How Should New Readers Start With Mark Manson'S Work?

2025-08-29 21:43:24 127

3 Answers

Tessa
Tessa
2025-08-31 06:57:20
I like to think of starting with Mark Manson as a short experiment rather than a lifelong commitment. Read one chapter of 'The Subtle Art of Not Giving a F*ck' and pause: does his voice feel like a provocation you need or just blunt theater? If it helps, listen to that same chapter on audiobook the next day while walking — the rhythm sometimes clarifies intentions that seem harsh on the page. Complement that with two quick actions: jot down one principle you want to try, and discuss it with someone so it doesn’t stay theoretical.

After that, explore his blog pieces for targeted topics (relationships, anxiety, productivity) and pick one essay that speaks to your life. If you enjoy broader thinking, move on to 'Everything Is F*cked' slowly, chapter by chapter, pairing it with journaling prompts. The trick is moderation: use his ideas as experiments and check results in real life rather than swallowing them whole. I still find myself returning to a highlighted line every few months and re-testing it, which, to me, is the best part of reading him.
Benjamin
Benjamin
2025-09-02 01:29:11
I got hooked on Mark Manson the way I get hooked on any blunt, honest writer — a late-night scroll, a coffee gone cold, and then an idea that won’t leave me alone. If you’re new to his stuff, start with 'The Subtle Art of Not Giving a F*ck'. It’s the most accessible entry point: brisk, funny, raw, and full of those “wait, that actually makes sense” moments. Listen to the audiobook if you like the cadence of an author speaking his piece; hearing his tone makes some of the sarcasm and tough-love land better. Read slowly enough to underline or copy down lines that sting or stick.

After that, give some of his essays on his website a look — they’re shorter, messier, and often dig into specific life problems in ways that the book glosses over. Follow up with 'Everything Is F*cked: A Book About Hope' when you want his heavier, more philosophical stuff; it’s noisier and more theoretical, so I recommend doing it a chapter at a time and journaling responses. I like to pair chapters with small experiments: one week of saying “no” more, another week of tracking what actually matters to me. Also, watch a few interviews or podcast episodes so you hear him riffing — it adds context to lines that might otherwise feel like slogans.

One thing I tell friends: don’t try to absorb everything as gospel. Use his frameworks as tools, not commandments. Read some contrasting voices too — stoic texts like 'Meditations' or a memoir that grounds you — and talk about what you’re reading with a friend or forum. The payoff comes when you test a principle in real life and notice the tiny shift, not just highlight the page. I still dog-ear pages and then argue with myself in the margin; that’s how I know the reading is working for me.
Nora
Nora
2025-09-02 03:57:38
When I first dipped into Mark Manson, I treated it like a sampler platter — a few blog posts, a couple of chapters here and there — and that worked surprisingly well. If you’re the kind of reader who wants to sample voice before committing, skim several of his essays online to see if his blunt humor and examples click with you. If they do, go for 'The Subtle Art of Not Giving a F*ck' first; it’s structured and gives you a set of ideas you can actually apply without getting lost in theory.

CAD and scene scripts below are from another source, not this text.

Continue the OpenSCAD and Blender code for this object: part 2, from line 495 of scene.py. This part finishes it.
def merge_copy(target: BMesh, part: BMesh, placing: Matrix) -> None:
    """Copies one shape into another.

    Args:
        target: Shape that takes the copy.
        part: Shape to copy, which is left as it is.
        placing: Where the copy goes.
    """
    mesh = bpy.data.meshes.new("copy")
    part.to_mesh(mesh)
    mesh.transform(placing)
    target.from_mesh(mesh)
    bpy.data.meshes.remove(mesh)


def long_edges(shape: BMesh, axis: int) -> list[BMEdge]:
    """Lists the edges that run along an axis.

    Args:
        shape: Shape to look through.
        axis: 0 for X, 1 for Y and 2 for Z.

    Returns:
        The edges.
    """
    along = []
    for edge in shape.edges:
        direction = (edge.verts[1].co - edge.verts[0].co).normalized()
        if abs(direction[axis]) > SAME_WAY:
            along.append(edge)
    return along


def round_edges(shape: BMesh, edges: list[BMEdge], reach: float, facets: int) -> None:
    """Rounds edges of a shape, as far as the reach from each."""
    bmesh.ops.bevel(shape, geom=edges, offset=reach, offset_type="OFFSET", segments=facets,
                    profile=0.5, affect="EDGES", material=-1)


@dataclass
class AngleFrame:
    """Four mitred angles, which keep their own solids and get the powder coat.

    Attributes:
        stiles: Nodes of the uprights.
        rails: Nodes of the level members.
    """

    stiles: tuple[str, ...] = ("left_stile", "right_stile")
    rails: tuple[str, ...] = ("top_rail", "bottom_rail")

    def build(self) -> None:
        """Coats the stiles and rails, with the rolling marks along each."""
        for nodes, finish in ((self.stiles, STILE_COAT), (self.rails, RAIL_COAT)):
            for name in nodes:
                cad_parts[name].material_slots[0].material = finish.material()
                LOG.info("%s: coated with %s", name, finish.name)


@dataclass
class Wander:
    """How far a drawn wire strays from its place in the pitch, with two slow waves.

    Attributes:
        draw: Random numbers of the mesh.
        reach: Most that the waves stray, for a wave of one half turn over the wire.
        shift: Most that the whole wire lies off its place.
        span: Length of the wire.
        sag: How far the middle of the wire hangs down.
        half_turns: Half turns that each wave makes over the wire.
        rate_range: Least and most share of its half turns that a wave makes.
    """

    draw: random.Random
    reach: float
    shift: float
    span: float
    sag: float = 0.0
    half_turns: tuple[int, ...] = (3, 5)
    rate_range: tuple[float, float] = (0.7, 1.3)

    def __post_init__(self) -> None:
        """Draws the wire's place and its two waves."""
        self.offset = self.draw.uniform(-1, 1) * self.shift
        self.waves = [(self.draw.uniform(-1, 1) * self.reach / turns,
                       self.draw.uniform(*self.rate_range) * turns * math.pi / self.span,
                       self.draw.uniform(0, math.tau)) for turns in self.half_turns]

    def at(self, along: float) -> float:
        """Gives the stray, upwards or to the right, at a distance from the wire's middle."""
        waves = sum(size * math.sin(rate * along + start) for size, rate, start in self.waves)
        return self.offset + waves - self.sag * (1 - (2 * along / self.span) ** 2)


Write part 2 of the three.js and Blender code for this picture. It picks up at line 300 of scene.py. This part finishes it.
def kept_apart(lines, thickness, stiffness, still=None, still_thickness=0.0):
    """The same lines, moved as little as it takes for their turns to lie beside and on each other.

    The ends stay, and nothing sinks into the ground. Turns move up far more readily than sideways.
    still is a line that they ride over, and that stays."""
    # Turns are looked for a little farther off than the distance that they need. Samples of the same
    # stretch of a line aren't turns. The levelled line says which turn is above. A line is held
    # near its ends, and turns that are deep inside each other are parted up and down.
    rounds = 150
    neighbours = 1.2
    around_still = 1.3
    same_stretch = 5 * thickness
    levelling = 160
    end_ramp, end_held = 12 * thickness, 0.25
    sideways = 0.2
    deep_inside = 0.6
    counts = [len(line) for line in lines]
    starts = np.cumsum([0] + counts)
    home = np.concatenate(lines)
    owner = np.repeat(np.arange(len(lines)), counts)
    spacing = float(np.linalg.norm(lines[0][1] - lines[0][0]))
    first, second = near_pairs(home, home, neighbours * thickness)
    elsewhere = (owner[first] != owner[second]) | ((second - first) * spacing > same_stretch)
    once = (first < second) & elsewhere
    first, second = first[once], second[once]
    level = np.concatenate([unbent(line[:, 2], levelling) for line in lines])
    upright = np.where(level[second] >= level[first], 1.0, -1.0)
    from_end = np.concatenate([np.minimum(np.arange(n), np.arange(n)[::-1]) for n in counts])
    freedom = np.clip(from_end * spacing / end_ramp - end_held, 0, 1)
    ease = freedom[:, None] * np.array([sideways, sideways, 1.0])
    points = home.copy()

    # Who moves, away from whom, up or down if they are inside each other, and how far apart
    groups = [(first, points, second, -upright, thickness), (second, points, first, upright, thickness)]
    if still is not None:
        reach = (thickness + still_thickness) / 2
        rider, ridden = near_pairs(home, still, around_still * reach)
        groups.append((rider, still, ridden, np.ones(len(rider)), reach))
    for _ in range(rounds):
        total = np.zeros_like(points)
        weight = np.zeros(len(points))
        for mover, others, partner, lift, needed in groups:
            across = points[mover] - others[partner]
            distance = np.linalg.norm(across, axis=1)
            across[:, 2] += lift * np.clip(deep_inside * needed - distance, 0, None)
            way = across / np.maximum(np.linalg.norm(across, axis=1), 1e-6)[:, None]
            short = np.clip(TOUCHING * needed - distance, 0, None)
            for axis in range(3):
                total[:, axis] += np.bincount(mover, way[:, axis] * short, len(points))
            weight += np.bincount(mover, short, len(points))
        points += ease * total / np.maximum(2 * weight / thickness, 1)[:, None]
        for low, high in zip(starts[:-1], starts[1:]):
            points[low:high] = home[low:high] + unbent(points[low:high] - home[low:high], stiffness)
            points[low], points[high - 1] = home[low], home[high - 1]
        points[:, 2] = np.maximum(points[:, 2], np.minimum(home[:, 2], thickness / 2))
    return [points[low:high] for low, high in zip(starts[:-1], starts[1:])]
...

Practical tip: keep a tiny notebook or a digital note for quotes you actually want to test. For me that meant trying one behavioral shift per week (like saying no to a courtesy invite or tolerating boredom without scrolling). After the first book, try picking one longer-form follow-up — 'Everything Is F*cked' — but expect it to be denser and more philosophical. Also, don’t overlook his shorter pieces and interviews; sometimes a 15-minute podcast clears up a chapter I misread. Finally, discuss what you read. I started a tiny chat group with a couple friends where we’d share one idea and one action each week — it made the readings stick and saved us from turning every sentence into life doctrine.